Diverting crops to biofuels doesn’t erase these emissions: it just shifts the accounting, rewarding biofuel producers with credits while farmers and ranchers take the emissions hit.

These aren’t theoretical concerns: they’re baked into policy.

If ethanol and biodiesel truly offset emissions, why penalize the same crops when used to feed livestock?

And why penalize farmers for crop residue decomposition while ignoring the emissions from rotting leaves, trees and grass in nature?

This contradiction stems from flawed assumptions and bad math.

Fossil fuels are often blamed, while the agricultural sector’s natural carbon loop is treated like a threat. Policy seems more interested in pinning blame than in understanding how food systems actually work.

This disconnect isn’t new—it’s embedded in the history of agriculture.

Since the Industrial Revolution, mechanization and hydrocarbons have driven abundance. The seed drill and reaper slashed labour needs. Tractors replaced horses, boosting output and reducing the workforce.

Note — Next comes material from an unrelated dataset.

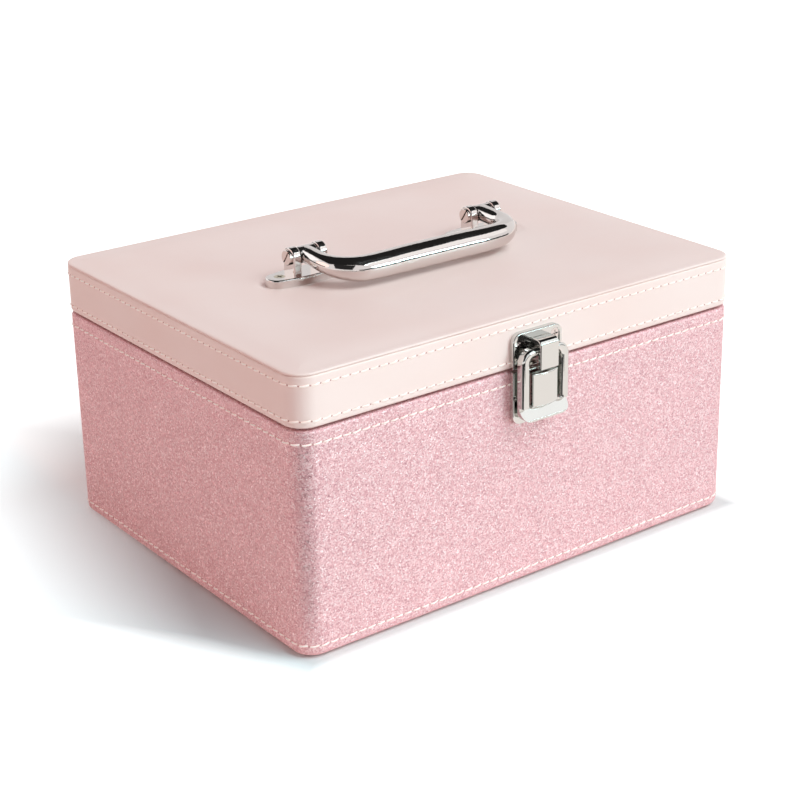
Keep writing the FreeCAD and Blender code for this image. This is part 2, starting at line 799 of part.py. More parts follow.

Yields exploded with synthetic fertilizers produced from methane and other hydrocarbons.

For every farm worker replaced, a barrel of oil stepped in.

A single modern tractor holds the energy equivalent of 50 to 100 barrels of oil, powering ploughing, planting and harvesting that once relied on sweat and oxen.

We’ve traded human labour for hydrocarbons, feeding billions in the process.

Biofuel offsets claim to reduce this dependence. But by subsidizing crop diversion, they deepen it; more corn for ethanol means more diesel for tractors.

It’s a policy trap: vilify farmers to fund green incentives, all while ignoring the fact that oil props up the table we eat from.

Policymakers must scrap the double standards, adopt full-cycle biogenic accounting, and invest in truly regenerative technologies or lift the emissions burden off farmers entirely.

Dr. Joseph Fournier is a senior fellow at the Frontier Centre for Public Policy. An accomplished scientist and former energy executive, he holds graduate training in chemical physics and has written more than 100 articles on energy, environment and climate science.